The basic story of the scar: I was biking on a busy road at a busy time and a driver didn’t see me and stepped on the gas to make a left into a parking lot. I swerved so as not to be hit and in the process hit a sign and flipped over the handlebars. My best guess is that the pedal took a chunk out of my leg, deep enough to require two layers of stitches. Still better than being hit by the SUV.

Concentric circle around that: It was in late April the first year I lived here. I didn’t have a car and biked everywhere. I was biking from my boyfriend’s house to the university where I was in grad school and had a backpack full of stuff on my back. My laptop didn’t sustain any damage. I missed the last meeting of the semester with the professor of my assistanceship. This is why we wear helmets when we ride—I’d have bigger problems if I’d made that flip without a helmet on.

Possible offshoots:

• Why didn’t I have a car? I had just moved to Arizona from New Jersey without a car. I had planned to drive my car and have it with me, but 36 hours before I was scheduled to leave, I was rear-ended by someone in a U-Haul who didn’t understand stopping distance with a heavy truck, and my trunk was left unusable. That wasn’t going to work getting me and my carful of stuff across the country, so I left the car, drove a rental, and didn’t replace the car for 18 months after arriving.

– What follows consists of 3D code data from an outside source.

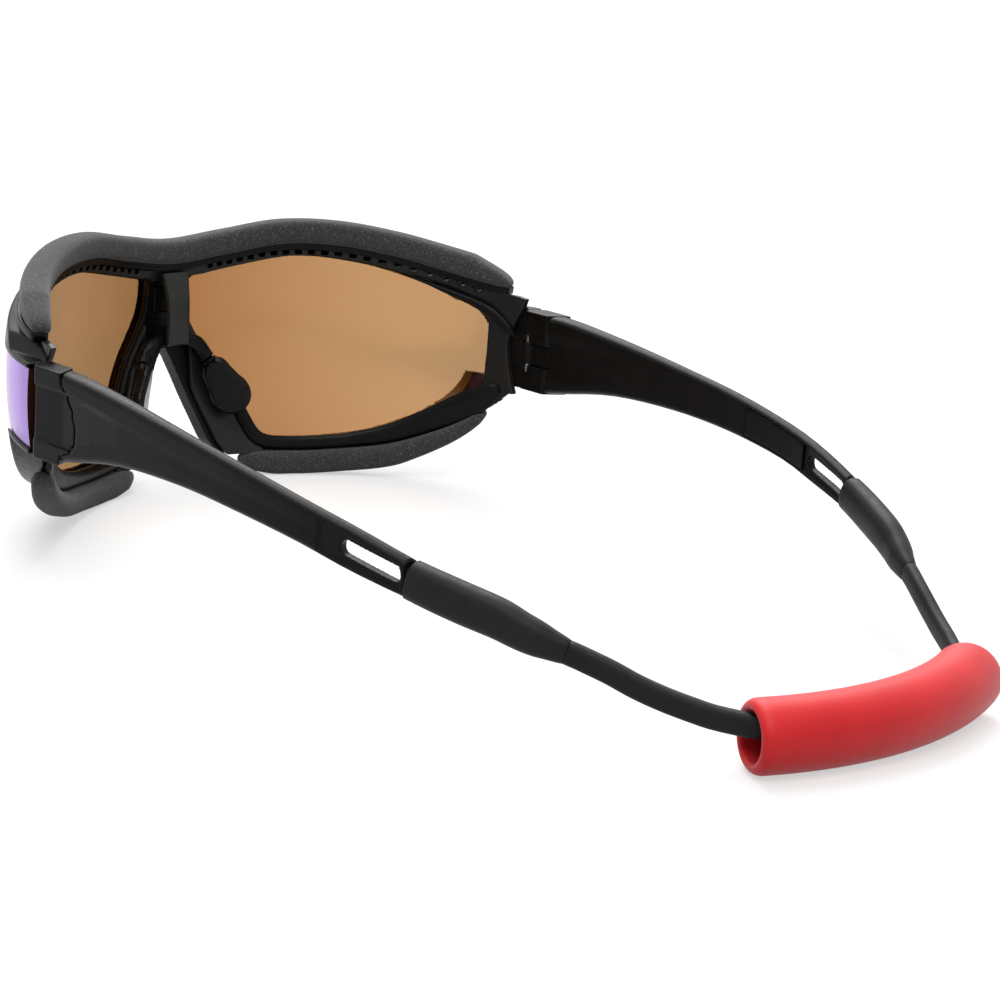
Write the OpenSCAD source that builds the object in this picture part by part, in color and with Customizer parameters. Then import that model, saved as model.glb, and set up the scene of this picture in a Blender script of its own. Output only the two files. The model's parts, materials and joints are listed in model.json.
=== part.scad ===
// Wrap-around sports sunglasses with a foam gasket and a head strap with a float.
// The wearer looks along +Y and the wearer's right is +X. The mirror plane is X = 0.
// Z = 0 is the surface that the cheek foam and the float stand on.

/* [Lenses] */
// Outer radius of the sphere that both lenses follow
lens_r = 69; // [67:0.5:72]
// Thickness of a lens
lens_t = 2; // [1.6:0.1:2.4]
// Width of one lens opening, measured along the lens
eye_w = 72.3; // [68:0.1:76]
// Height of one lens opening
eye_h = 42.2; // [39:0.1:44]
// Distance between the two lens openings at the bridge
eye_gap = 10.4; // [10:0.2:12]
// How far a lens reaches under the rim
lens_lap = 1.2; // [0.8:0.1:1.6]

/* [Frame] */
// Width of the rim around a lens opening
rim_w = 2; // [1.8:0.1:2.4]
// Thickness of the rim behind the lens
rim_back = 1.8; // [1.4:0.1:2.4]
// Thickness of the lip in front of the lens
rim_lip = 0.6; // [0.4:0.1:1]
// Number of vent slots over each lens
vent_count = 21; // [12:1:22]
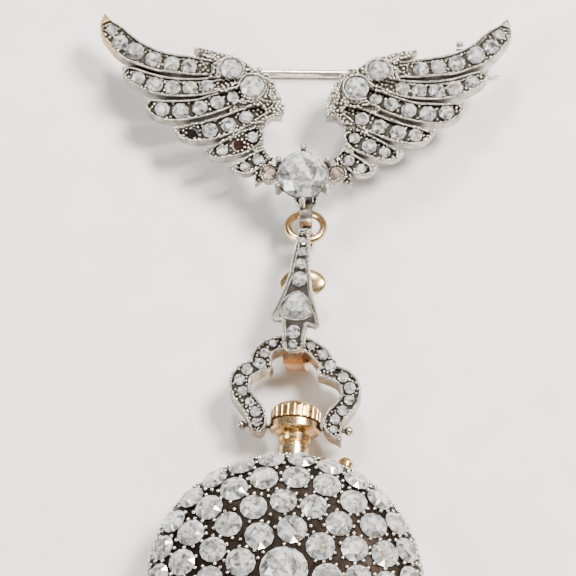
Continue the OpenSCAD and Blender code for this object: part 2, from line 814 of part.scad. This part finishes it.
// Dome surface: height and slope at a distance from the watch centre.
function dome_z(r) =
    band_z + dome_h * pow(max(1 - pow(min(r / case_r, 1), dome_power), 0), 1 / dome_power);
function dome_tilt(r) = atan2(dome_z(r - 0.05) - dome_z(r + 0.05), 0.1);

module case_place() {
    watch_place()
        translate([case_x, case_y, 0])
            children();
}

module lid_place() {
    case_place()
        translate([lid_x, 0, 0])
            children();
}

// Stone rings round the dome: radius, count, girdle diameter, turn of the first stone.
rings = [[4.1, 8, 2.88, -7], [6.95, 15, 2.64, -2], [9.6, 20, 2.74, -3], [11.75, 26, 2.6, 3]];
apex_z = dome_z(0) + 0.05;

// One stone of a ring, with small differences in size and place.
function ring_stone(k, i) =
    let (g = rings[k], j = rands(-1, 1, 3, 100 * k + i))
    [g[0] + 0.02 * j[0], g[3] + i * 360 / g[1] + 0.1 * j[1], g[2] * (0.985 + 0.015 * j[2])];

module on_dome(s) {
    tilt = dome_tilt(s[0]);
    rotate(s[1])
        translate([s[0], 0, dome_z(s[0])])
            rotate([0, tilt, 0])
                translate([0, 0, 0.06])
                    children();
}

dome_rows = 26;

module neck_bore() {
    turned([[0, -6], [neck_r + run_gap, -6], [neck_r + run_gap, 1], [0, 1]]);
}

module case_dome() {
    top = case_r - 0.02;
    inner_r = case_r - dome_wall;
    inner_h = dome_h - dome_wall;
    outer = [for (i = [0:dome_rows]) let (a = 90 * i / dome_rows, r = top * sin(a))
             [r, dome_z(r)]];
    inner = [for (i = [10:-1:0]) let (u = sin(9 * i))
             [inner_r * u, band_z + inner_h * pow(max(1 - pow(u, 2.7), 0), 1 / 2.7)]];
    color(silver)
        lid_place()
            difference() {
                rotate_extrude($fn = 72)
                    polygon(concat(outer, [[top, band_z + 0.02], [inner_r, band_z + 0.02]],
                                   [for (q = inner) if (q[1] > band_z + 0.1) q]));
                translate([0, 0, apex_z])
                    seat(apex_stone_d, 2.1);
                for (k = [0:3])
                    for (i = [0:rings[k][1] - 1])
                        let (s = ring_stone(k, i))
                            on_dome(s) seat(s[2], 1.15);
                // room for the pendant
                translate([-case_x - lid_x, -case_y, 0])
                    neck_bore();
            }
}

module apex_stone() {
    color(stone)
        lid_place()
            translate([0, 0, apex_z])
                large_stone(apex_stone_d);
}

module dome_stones(k) {
    color(stone)
        lid_place()
            for (i = [0:rings[k][1] - 1])
                let (s = ring_stone(k, i))
                    on_dome(s)
                        rotate(47 * i)
                            small_stone(s[2], 12);
}

pusher_at = 90 - 20;

module pusher_place() {
    case_place()
        rotate(pusher_at)
            translate([0, 0, 2.45])
                rotate([0, 90, 0])
                    children();
}

module case_band() {
    color(gold)
        difference() {
            case_place()
                rotate_extrude($fn = 72)
                    polygon([[case_r - 1.45, 1.25], [case_r - 0.3, 1.25], [case_r, 1.6],
                             [case_r + 0.12, 2.4], [case_r + 0.1, 3.2], [case_r - 0.1, band_z],
                             [case_r - 1.45, band_z]]);
            pusher_place()
                cylinder(r = 0.3 + run_gap, h = 16);
            watch_place()
                neck_bore();
        }
}

module pusher() {
    color(gold)
        pusher_place()
            rotate_extrude()
                polygon([[0, case_r - 1.1], [0.3, case_r - 1.1], [0.3, case_r + 0.6],
                         [0.66, case_r + 0.6], [0.76, case_r + 0.75], [0.76, case_r + 1.2],
                         [0.55, case_r + 1.52], [0, case_r + 1.6]]);
}

module bezel() {
    color(gold)
        case_place()
            rotate_extrude($fn = 72)
                polygon([[case_r - 1.75, 0.5], [case_r - 1.5, 0.25], [case_r - 0.7, 0.5],
                         [case_r - 0.25, 1], [case_r - 0.25, 1.22], [case_r - 2.2, 1.22],
                         [case_r - 2.2, 0.95], [case_r - 1.75, 0.95]]);
}

module crystal() {
    color("#dfe9ee")
        case_place()
            rotate_extrude($fn = 72)
                polygon([[0, 0], [case_r - 3, 0], [case_r - 1.8, 0.55], [case_r - 1.8, 0.92],
                         [0, 0.92]]);
}

module dial() {
    color("#f3efe4")
        case_place()
            difference() {
                union() {
                    translate([0, 0, 1.85])
                        cylinder(r = case_r - 1.6, h = 0.35);
                    for (i = [0:11])
                        rotate(30 * i)
                            translate([9.2, -0.12, 1.72])
                                cube([1.5, 0.24, 0.3]);
                }
                translate([0, 0, 1])
                    cylinder(r = 0.7, h = 3);
            }
}

module hand(length, width, z) {
    case_place()
        translate([0, 0, z]) {
            cylinder(r = 0.55, h = 0.18);
            translate([-width / 2, 0, 0])
                cube([width, length, 0.18]);
        }
}

module movement() {
    color(dark_gold)
        case_place()
            union() {
                translate([0, 0, 2.3])
                    cylinder(r = 10.4, h = 3.2);
                translate([0, 0, 1.72])
                    cylinder(r = 0.4, h = 0.7);
            }
}

module whole() {
    wing_frame();
    centre_stone();
    shoulder_stone(shoulder_outer);  // shoulder_stone_right_outer
    shoulder_stone(shoulder_inner);  // shoulder_stone_right_inner
    mirror([1, 0, 0]) shoulder_stone(shoulder_outer);  // shoulder_stone_left_outer
    mirror([1, 0, 0]) shoulder_stone(shoulder_inner);  // shoulder_stone_left_inner
    side_stone_piece();  // side_stone_right
    mirror([1, 0, 0]) side_stone_piece();  // side_stone_left
    wing_stones(false);  // wing_stones_right
    mirror([1, 0, 0]) wing_stones(true);  // wing_stones_left
    pin_stem();
    strap_link();
    jump_ring();
    hook_front();
    hook_body();
    hook_kite_stone();
    hook_stones();
    gate();
    bow();
    bow_front();
    bow_stones();
    screw(0);  // screw_right
    screw(1);  // screw_left
    pendant();
    crown();
    case_band();
    case_dome();
    apex_stone();
    dome_stones(0);  // dome_stones_1
    dome_stones(1);  // dome_stones_2
    dome_stones(2);  // dome_stones_3
    dome_stones(3);  // dome_stones_4
    pusher();
    bezel();
    crystal();
    dial();
    color(dark_gold) hand(5.6, 0.5, 1.45);  // hour_hand
    color(dark_gold) hand(8.4, 0.35, 1.12);  // minute_hand
    movement();
}

translate([0, shift_y, 0]) whole();
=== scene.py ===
"""Looks of the chatelaine watch pin: grains, beaded rims, metals, stones, floor, light, camera.

Lengths named in millimetres are turned into metres with MM.
"""

import json
import math
import random

import bmesh
import bpy
from mathutils import Matrix, Vector
from mathutils.kdtree import KDTree


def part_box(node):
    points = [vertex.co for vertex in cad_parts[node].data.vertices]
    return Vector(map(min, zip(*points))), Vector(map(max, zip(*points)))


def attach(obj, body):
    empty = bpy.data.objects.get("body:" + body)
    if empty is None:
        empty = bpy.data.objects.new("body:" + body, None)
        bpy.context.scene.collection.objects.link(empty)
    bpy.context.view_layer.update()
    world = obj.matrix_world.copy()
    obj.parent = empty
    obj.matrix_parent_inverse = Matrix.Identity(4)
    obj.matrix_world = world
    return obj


MM = 0.001
SEED = 7
# how closely a face has to look along a direction to count as level with it
LEVEL = 0.97

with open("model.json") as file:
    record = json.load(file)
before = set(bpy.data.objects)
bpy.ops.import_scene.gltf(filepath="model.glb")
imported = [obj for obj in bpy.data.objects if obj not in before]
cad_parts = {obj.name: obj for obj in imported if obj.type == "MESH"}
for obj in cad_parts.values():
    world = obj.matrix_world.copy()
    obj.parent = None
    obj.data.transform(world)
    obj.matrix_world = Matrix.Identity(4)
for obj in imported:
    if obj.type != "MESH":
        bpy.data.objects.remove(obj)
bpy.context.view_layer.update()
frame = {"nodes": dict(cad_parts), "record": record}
NODES = frame["nodes"]

# The camera stands where the photograph was taken from.
CAMERA_AZIMUTH = 3.0
CAMERA_ELEVATION = 68.7
CAMERA_ROLL = -2.08
CAMERA_DISTANCE = 600 * MM
CAMERA_LENS = 391.7
CAMERA_TARGET = Vector((-1.24, 7.63, 4.0)) * MM


def make_camera():
    azimuth, elevation, roll = (
        math.radians(a) for a in (CAMERA_AZIMUTH, CAMERA_ELEVATION, CAMERA_ROLL)
    )
    back = Vector((
        math.sin(azimuth) * math.cos(elevation),
        -math.cos(azimuth) * math.cos(elevation),
        math.sin(elevation),
    ))
    right = Vector((math.cos(azimuth), math.sin(azimuth), 0))
    up = back.cross(right)
    turned_right = right * math.cos(roll) + up * math.sin(roll)
    turned_up = up * math.cos(roll) - right * math.sin(roll)
    data = bpy.data.cameras.new("camera")
    data.lens = CAMERA_LENS
    camera = bpy.data.objects.new("camera", data)
    turn = Matrix((turned_right, turned_up, back)).transposed().to_4x4()
    camera.matrix_world = Matrix.Translation(CAMERA_TARGET + back * CAMERA_DISTANCE) @ turn
    bpy.context.scene.collection.objects.link(camera)
    bpy.context.scene.camera = camera


# Material helpers.
def new_material(name):
    material = bpy.data.materials.new(name)
    material.use_nodes = True
    return material, material.node_tree, material.node_tree.nodes["Principled BSDF"]


def add(tree, kind, inputs=None, **settings):
    node = tree.nodes.new(kind)
    for key, value in settings.items():
        setattr(node, key, value)
    for key, value in (inputs or {}).items():
        node.inputs[key].default_value = value
    return node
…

• Why was I in that spot at that time? I wouldn’t have been on that stretch of road at that time of day if I’d been going to campus from home, but I’d been at the guy’s house.

• Why had I moved? My move was to to go to grad school. I wanted to do grad school, but after seeing my teaching colleagues teach all day and do school all night for years, I decided that work and school were going to be separate endeavors. 

• Why Arizona? I wanted to go somewhere hot and far away, and the largest Arizona Universities had the programs I was looking for.

• I was a TA for a class that I was not the best-qualified for, but they were short TAs in another department and I came recommended from another professor and did a good-enough job. Sitting on the sidewalk bleeding, I called the professor to tell her I was going to miss the meeting. She never got back to me and I never had contact with her again.

• I had no car and was back on my bike before the stitches were out. Fortunately, it was a Friday morning so I had the weekend to heal a little before needing to get back to campus for class.